Shows details for a GitHub action “Checkout” step that took almost 2min

Filtering by “dash0.span.name = Checkout” quickly revealed all places that might be misconfigured. Sometimes we need to check out all branches and tags, but for certain build steps that is not necessary.

Shows Tracing heat map with spans highlighted with duration around 2min

You can also create custom dashboards based on the GitHub action spans. These dashboards can help you identify where most of the time is spent.

Shows a dashboard that is based on GitHub action span metrics.

For your convenience, here are the used PromQL queries:

Top 20 - Average Span duration in minutes:

PromQL
0123456789
topk(20,
histogram_avg(
sum by(service_namespace, service_name, otel_span_name) (
rate({
otel_metric_name="dash0.spans.duration",
service_namespace="dash0hq/dash0"
}[$__interval])
)
) / 60
)

GitHub Action status

PromQL
012345
sum by (github_conclusion) (
increase({
otel_metric_name = "dash0.spans",
service_namespace = "dash0hq/dash0"
}[10m])
)

You can also easily build a dashboard that shows successful deployments to development and production environments as the one below.

Shows a dashboard with deployment metrics derived from GitHub action spans.
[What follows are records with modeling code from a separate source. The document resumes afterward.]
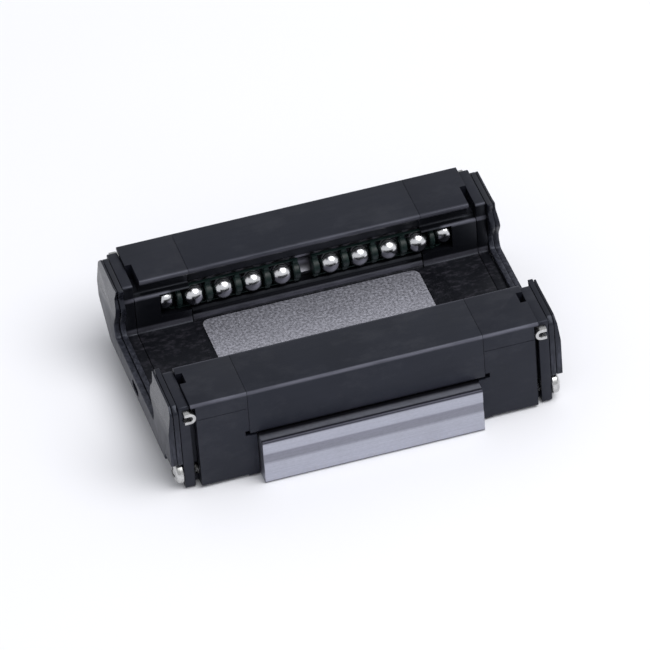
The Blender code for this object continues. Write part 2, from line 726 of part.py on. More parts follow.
make_steel_block()
for end_name, end in ENDS.items():
    make_end_block(end_name, end)
    make_end_plate(end_name, end)
    make_scraper(end_name, end)
    make_end_seal(end_name, end)
make_end_screws()
make_seal_clips()
for side_name, side in SIDES.items():
    make_leg_cover(side_name, side)
    make_retainer(side_name, side)
    make_load_row(side_name, side)
    make_return_row(side_name, side)
    for end_name, end in ENDS.items():
        make_turn_guide(end_name, end, side_name, side)
        make_turn(end_name, end, side_name, side)
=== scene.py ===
"""Finished look of the linear guide carriage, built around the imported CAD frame.

Every piece is modelled in millimetres in the frame's own axes (+X along the rail, +Y to the
left leg, mounting face at z = 0) and scaled to metres at the end.
"""
import json
import math

import bmesh
import bpy
from mathutils import Matrix, Vector


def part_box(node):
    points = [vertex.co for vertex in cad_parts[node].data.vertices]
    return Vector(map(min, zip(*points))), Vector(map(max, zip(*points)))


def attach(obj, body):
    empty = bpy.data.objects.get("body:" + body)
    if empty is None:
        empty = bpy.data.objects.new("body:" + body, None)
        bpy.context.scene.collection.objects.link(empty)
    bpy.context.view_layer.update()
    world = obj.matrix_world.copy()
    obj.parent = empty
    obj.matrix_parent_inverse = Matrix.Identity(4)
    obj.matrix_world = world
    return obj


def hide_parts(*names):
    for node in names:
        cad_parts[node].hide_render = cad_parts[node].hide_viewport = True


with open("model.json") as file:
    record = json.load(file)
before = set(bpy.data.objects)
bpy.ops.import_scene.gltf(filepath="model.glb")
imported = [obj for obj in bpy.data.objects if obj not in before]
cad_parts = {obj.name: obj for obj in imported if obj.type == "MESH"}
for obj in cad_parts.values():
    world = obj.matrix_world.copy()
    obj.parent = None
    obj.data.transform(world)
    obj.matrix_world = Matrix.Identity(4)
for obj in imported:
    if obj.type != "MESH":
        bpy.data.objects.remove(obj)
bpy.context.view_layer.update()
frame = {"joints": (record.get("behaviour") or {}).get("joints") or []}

MM = 0.001
ENDS = {"front": 1, "rear": -1}
SIDES = {"left": 1, "right": -1}


def cad_box(node):
    """Lowest and highest corner of a CAD node in millimetres."""
    low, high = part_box(node)
    return low / MM, high / MM


# ---------------------------------------------------------------- sizes read from the frame

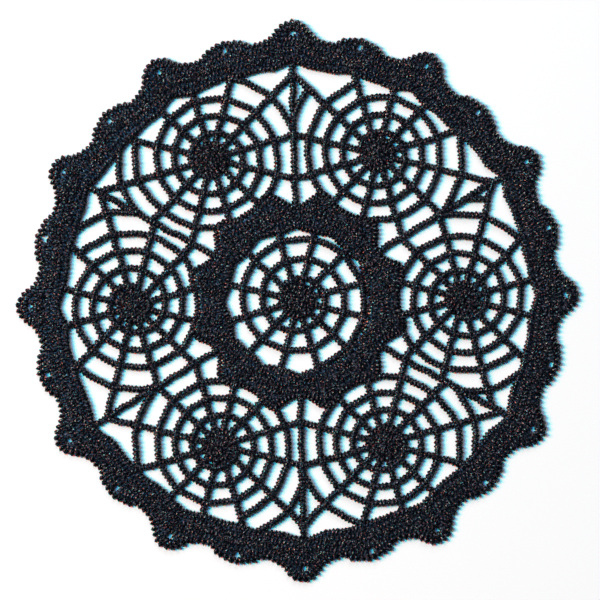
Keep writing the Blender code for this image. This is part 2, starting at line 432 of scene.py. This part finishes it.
def ring_edge(angle):
    """The radius of the ring's outer edge: twelve scallops drawn out to short points."""
    valley = (RING_AT_WEB if from_axis(angle, 60) < 15 else RING_AT_STEM) - 0.0004
    rise = max(0.0, from_axis(angle, REPEAT) / 15 - 0.2) / 0.8
    return valley + (RING_CREST + 0.0008 - valley) * rise ** 2 * (3 - 2 * rise)


ring_rows = [row_around(
    lambda angle: RING_INNER + RING_ROWS[0][0] + dip(angle, *RING_DIP), uneven=0.00030)]
for offset, follow in RING_ROWS[1:]:
    ring_rows.append(row_around(
        lambda angle: RING_INNER + offset + follow * (ring_edge(angle) - RING_AT_STEM),
        turn=TURN * stitching.uniform(0.97, 1.06), lift=stitching.uniform(-0.00006, 0.00006)))
scallops = [
    row_between(axis - 11, axis + 11, lambda angle: ring_edge(angle) - 0.0022)
    for axis in range(15, 360, REPEAT)
]
ring_ground = band_ground(
    "inner_ring_ground", lambda angle: RING_INNER - 0.0003 + dip(angle, *RING_DIP),
    lambda angle: ring_edge(angle) - 0.0004, RING_GROUND_ROWS, [])
for axis in range(0, 360, 60):
    places = []
    for index in range(RING_FILL_STITCHES):
        angle = axis + index * 60 / RING_FILL_STITCHES + stitching.uniform(-3.5, 3.5)
        radius = stitching.uniform(RING_INNER + 0.001, ring_edge(angle) - 0.0014)
        places.append(heading(angle) * radius)
    scallops.append(fill(places))
inner_ring_rows = finished(
    joined([wound_thread(row) for row in ring_rows + scallops], "inner_ring_rows"), WOUND_THREAD)
sheet_parts.append(ring_ground)
stitched.append(inner_ring_rows)


# Hubs. Each web starts from a solid round hub of the same thread: a small disc of
# ground, filled with four short rows side by side, closed by a row round its rim and
# gone over with short fine stitches.
HUB_RADIUS = 0.0040        # of the row round its rim
HUB_ROWS = (-0.0023, -0.00078, 0.00078, 0.0023)
HUB_CROSSINGS = 14
CROSSING_STEP = 137.5      # the angle from one crossing to the next, which spreads them evenly
WEB_DISTANCE = 0.0442
POINT_SPACING = 0.0008     # along a strand's path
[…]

We see deployment numbers for development and production.

Summary

By implementing OpenTelemetry tracing in your GitHub Actions workflows, you can gain valuable insights into your CI/CD processes, leading to more efficient and reliable pipelines. This enhanced observability allows you to optimize performance, quickly identify and resolve issues, and better understand the interactions within your workflows. As the complexity of software development continues to grow, tools like OpenTelemetry tracing become increasingly crucial for maintaining agile and effective CI/CD practices. Embrace this powerful technology to take your GitHub Actions workflows to the next level of observability and performance.